ZOOM · Luis Miguel Fuentes


Majestades

 

Cuando en Europa vivíamos el Siglo de las Luces, Ibn Abd al-Wahhab soñaba su estado teocrático. Con el emir Mohamed Ibn Saud prestándole su espada, lo consiguió. El resultado se llamó Arabia Saudí, patria del wahhabismo, el más fanático de los fundamentalismos que glorifican a Alá. Arabia Saudí, surtidor de oro para el terrorismo islámico y todos sus santones locos de barba y alfanje. Ahora su rey, el viejo Fahd, enfermo y descabalgado, llega o todavía no llega a la Costa del Sol, trayéndose sus palacios a trozos y sus putas en helicóptero. Es la Monarquía pura, esa cuya estética todavía alaban algunos. Igual que la de Mohamed VI, a quien la sombra freudiana de su padre le hace reclamar todos los mares y todos los horizontes, a la vez que mantiene hambriento al pueblo y alicatados de oro sus salones. Los dos tienen por encima sólo a Dios. O son, en sus reinos, iguales a Dios. Rey y Dios. La Monarquía es eso o se queda en una carroza de Cenicienta y en una familia polideportiva, que es lo que ocurre con las monarquías constitucionales, el sustrato algo vergonzante de una tradición que sólo sirve para que suspiren los maceros y los que tienen el corazón blando de los lacayos.

La Monarquía no es más que la estilización de los viejos tabúes que rodeaban al jefe de la tribu. Algunos objetos del jefe, como los del hechicero, estaban imbuidos de mana y si se tocaban, traían supuestamente la muerte. El tabú como forma más primitiva de moral, recuerdo que decía Bertrand Russell, prohíbe a veces actos inofensivos, como puede ser trabajar en ciertos días o comer cierto tipo de alimentos (vaca en el caso de los hindúes, por ejemplo, o el caso más curioso de Pitágoras, que prohibía comer habas), pero otras veces, guarda oculto un motivo práctico. Un ejemplo es el tabú del incesto, que aún hoy nos sigue produciendo horror, y que nos preserva de los problemas derivados de la consanguinidad. El tabú del jefe, en esta línea, también otorgaba estabilidad al gobierno. “Ya que el asesinato de un rey conduce normalmente a una guerra civil, su divinidad debe ser considerada como un efecto beneficioso de los tabúes que rodean al jefe” (cito a Russell). Este tabú del jefe aún pervive en nuestra propia Constitución, que nos dicta que la persona del Rey es inviolable y no está sujeta a responsabilidad. Resulta simpático ver cómo nuestro siglo XXI sigue atado a la tribu y al brujo.

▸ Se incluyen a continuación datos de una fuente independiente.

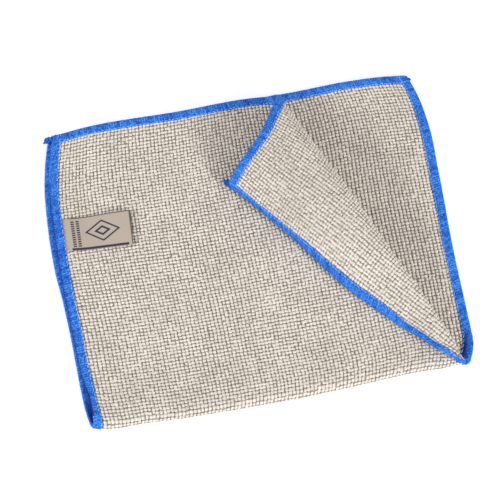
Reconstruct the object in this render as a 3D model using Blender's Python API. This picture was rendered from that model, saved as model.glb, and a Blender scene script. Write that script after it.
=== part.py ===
"""A knitted microfibre cleaning cloth with an overlocked blue edging and a woven label.

The cloth lies folded in half on a flat surface. Its fold is at the near side (-Y), and the free right
corner of the upper layer is turned back to the left over a soft diagonal roll. One function, laid(),
says where each point of the flat cloth ends up, and every piece is cut from that one surface: the knitted
cloth itself, the four runs of edging that wrap its cut edges, and the label.

Lengths are in millimetres; the meshes are made in metres.
"""

import math

import bpy
import numpy as np

MM = 0.001

# ---- driving dimensions ---------------------------------------------------------------------------
CLOTH_WIDTH = 300.0  # side to side, edging included
CLOTH_LENGTH = 500.0  # end to end, before it is folded in half
CLOTH_THICKNESS = 2.2
EDGING_WIDTH = 7.5  # how far the overlock reaches in from the cut edge
THREAD_THICKNESS = 0.5  # the layer of thread on each face
GAP = 0.3  # between one piece and the next
FOLD_RADIUS = 3.8  # of the fold, to the middle of the cloth
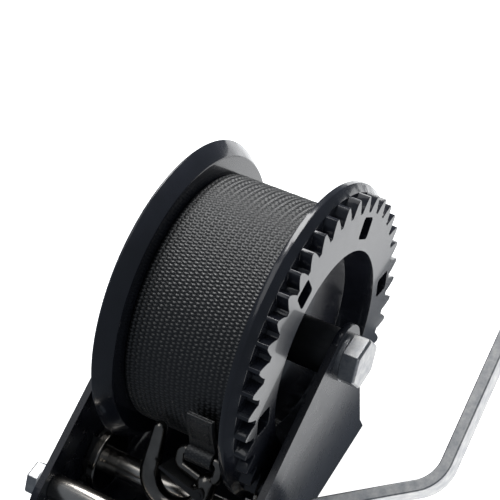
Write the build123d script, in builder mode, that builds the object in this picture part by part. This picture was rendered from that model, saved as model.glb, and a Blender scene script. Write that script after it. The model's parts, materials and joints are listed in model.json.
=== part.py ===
"""Boat trailer winch: a stamped frame, a strap drum turned by a 41 to 10 gear pair, a crank and a snap hook.

Origin: underside of the base, at the middle of the four mounting holes. +X is the crank side,
+Y the drum side (the back), +Z up. Millimetres.
"""

from build123d import *
from math import acos, cos, pi, radians, sin, sqrt, tan
import os

# Frame: one U-shaped stamping
WIDTH = 88.5
SHEET = 3.0
BEND = 4.0
BASE_BACK = 67.0
BASE_FRONT = -60.0
PLATE_BACK = 63.3
PLATE_FRONT = -54.0
FLARE_TOP = 13.5
TOP_RADIUS = 13.5
TOP_SLOPE = 23.5
HOLE_R = 5.5
HOLE_PITCH_X = 40.0
HOLE_PITCH_Y = 90.0

# Shaft lines, as (y, z)
DRUM = (50.0, 72.0)
GEAR_CENTRES = 76.9
PINION_ANGLE = 218.5
TIE = (-38.5, 37.6)
PAWL_PIVOT = (-37.0, 15.5)

# Gear pair
MODULE = 3.0
PRESSURE = 25.0
GEAR_TEETH = 41
PINION_TEETH = 10
THINNING = 0.3
PINION_SHIFT = 0.3
GEAR_PHASE = 0.0

# Places along X, left (-) to right (+)
INNER_L = -WIDTH / 2 + SHEET
INNER_R = WIDTH / 2 - SHEET
OUTER_L = -WIDTH / 2
OUTER_R = WIDTH / 2
RIM_X = 28.25
TOOTH_BACK = RIM_X + 2.7
TOOTH_FACE = RIM_X + 7.65
CUP_FLOOR = RIM_X - 4.9
PLAIN_FACE = RIM_X - 53.9
PLAIN_FLOOR = PLAIN_FACE - 4.6
PLAIN_RIM = PLAIN_FACE - 6.7

# Drum
DRUM_SHEET = 2.5
PLAIN_FLARE = 5.0
GEAR_RIM_R = 67.5
PLAIN_RIM_R = 65.6
CUP_R = 41.7
CUP_FLOOR_R = 40.0
CORE_R = 18.5
CORE_WALL = 2.5
FLANGE_HOLES = 6
FLANGE_HOLE = 9.2
FLANGE_HOLE_R = 51.0
FLANGE_HOLE_ANGLE = 47.0
STRAP_R = 53.6
STRAP_STEP_R = 44.6
STRAP_GAP = 0.3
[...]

Contra la Monarquía hay dos tipos de argumentos. El primero es que proviene de los más selváticos tabúes, y el tabú es una forma de moral anterior y fuera de la reflexión ética. Volver al tabú es desandar nuestra evolución y negarnos en nuestra condición fundamental de seres éticos. La Monarquía se encuentra en el mismo escalón moral que prohibir tocar a las mujeres durante el menstruo. La segunda objeción es que su fundamento práctico ha desaparecido con el Estado moderno. La estabilidad de nuestros gobiernos ya no depende, o no debería depender, ni de la gota ni de la alcoba de ningún monarca. Aquí muchos de los monarquistas españoles hablarían de la Santa Transición y de la intervención del Rey en el 23-F. Pero olvidan que el papel del Rey en estos casos fue también reflejo de la superstición y del tabú. El Rey hablando con los espadones el 23-F era el jefe de la tribu amenazando con el rayo divino. La superstición sólo vale con los supersticiosos. Los espadones temieron el mana de la lanza del jefe, y eso no nos habla de la magnificencia de la Monarquía, sino del primitivismo nada deseable de aquellos militares. Las majestades en sus diversos grados de arcaísmo, envueltas en túnicas y hélices, quedan para el wahhabi fanático y los que lloran con cuentos de princesitas. Otros espíritus libres preferimos la república, única forma verdaderamente civilizada de gobierno.